In one of the most dramatic moments of the Russia Collusion Hoax, Attorney General William Barr said in 2019 that he believed that there was illegal spying on the Trump campaign. An inspector general report in 2019 confirmed exactly that: The FBI lied to the court in order to obtain and continue a warrant to spy on Trump campaign figure Carter Page. This revelation came in addition to several allegations of FBI-related informants attempting to coax Trump campaign figures into confessing some sort of Russian collusion. Wray downplayed the misconduct stating, “That’s not the term I would use [spying],” and that he was not “personally” aware of any evidence pointing to illegal information gathering by law enforcement before the 2016 election. This was not true. As noted above, Wray had already read and attempted to suppress the Nunes memo from early 2018. Since the Nunes memo has been wholly vindicated, Wray’s statement is a complete falsehood.

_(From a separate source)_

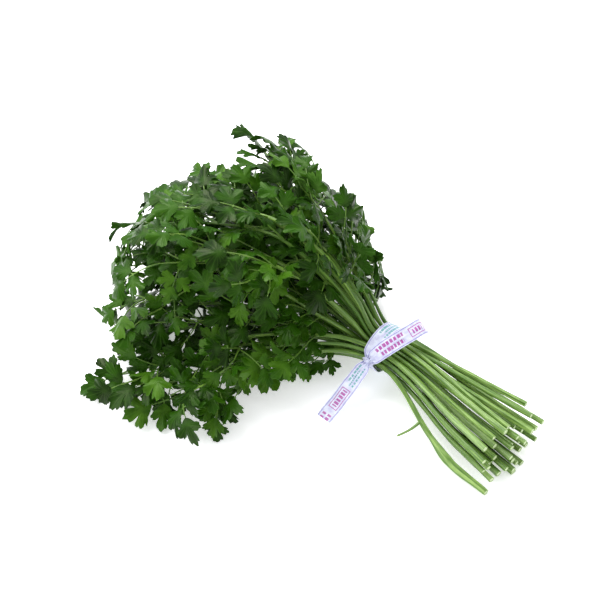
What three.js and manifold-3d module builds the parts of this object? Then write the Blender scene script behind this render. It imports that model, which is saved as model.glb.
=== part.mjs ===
// A bunch of flat-leaf parsley, cut and lying on its side, held by a flat twist tie.
// Units are millimetres. +Z is up and Z = 0 is the surface that the bunch lies on.
// +X points at the cut ends. The tie goes round the stems in the plane X = TIE_X.
// Each leafy stem is one mesh: a tapered stalk with sprays of three lobed leaflets.

import * as THREE from "three";
import { mergeVertices } from "three/addons/utils/BufferGeometryUtils.js";
import Module from "manifold-3d";

const wasm = await Module();
wasm.setup();
const { Manifold, Mesh: SolidMesh } = wasm;

// ---- Driving dimensions ----

// Where the tie's centre stands, from the middle of the bunch's footprint.
const TIE_X = 51.8;
const TIE_Y = 27.8;
const TIE_HEIGHT = 25;

// The stems, packed in rows inside the tie.
const STEM_PLACES = 47;
const BARE_STEMS = 3; // stems whose leaves have broken off
const BARE_SHARE = 0.45;
const PACK_PITCH = 4.4;
const PACK_ASPECT = 1.4; // how much wider than high the packed bundle is
const PACK_HALF_WIDTH = 17.6;
const PACK_HALF_HEIGHT = 11.5;
const STALK_SIDES = 5;
const CUT_RADIUS = 2.3;
const TIE_RADIUS = 1.7;
const TIP_RADIUS = 0.9;
const STEM_TRIES = 80;

// The cut ends, to the +X side of the tie.
const CUT_REACH = 123;
const CUT_RAGGED = 20;
const CUT_SWING = -22; // how far the cut ends lie to the -Y side of the tie's axis
const CUT_WIDENING = 1.95;
const CUT_LIFT = 1.45; // spacing of the rows there, against that in the tie
const CUT_BEND = 0.3; // where the stalks bend to lie flat, as a share from the cut end
const CUT_TANGLE = 1.5; // how far a cut end may stray from its even place
const TOP_TANGLE = 14; // and how far on top, where stalks lie across each other
const FLAT_DEPTH = 0.25; // how much of the lowest stalks is pressed flat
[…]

  1. Wray fought to hide evidence of Steele’s unreliability

Clinton campaign subcontractor Christopher Steele was the essential source for the warrant used to spy on the Trump campaign through Carter Page. Steele was a fool who frequently bungled his facts. Among Steele’s crackpot theories was one that the Trump Tower had a secret back channel to Russia through a computer connection between Trump Tower and Alfa Bank. As noted by John Solomon, a response to a Freedom of Information Act request would later reveal that a senior official in the Department of State debunked the theory eight days before the FBI applied for a warrant to spy on the Trump campaign. Solomon noted that Wray’s team, “fought relentlessly to keep information secret from Congress and the public.”

Wray’s deceptions have compounded the FBI’s reputational damage caused by the misdeeds of those who came before him. Somebody should tell him that he’s simply confirming the worst fears of an unaccountable and lawless FBI that answers to nobody. The legitimacy of the FBI as a constitutional force for the rule of law is in question. It will be a long road back for the FBI and it begins with Wray’s departure. His continued presence assures the FBI’s continued decline.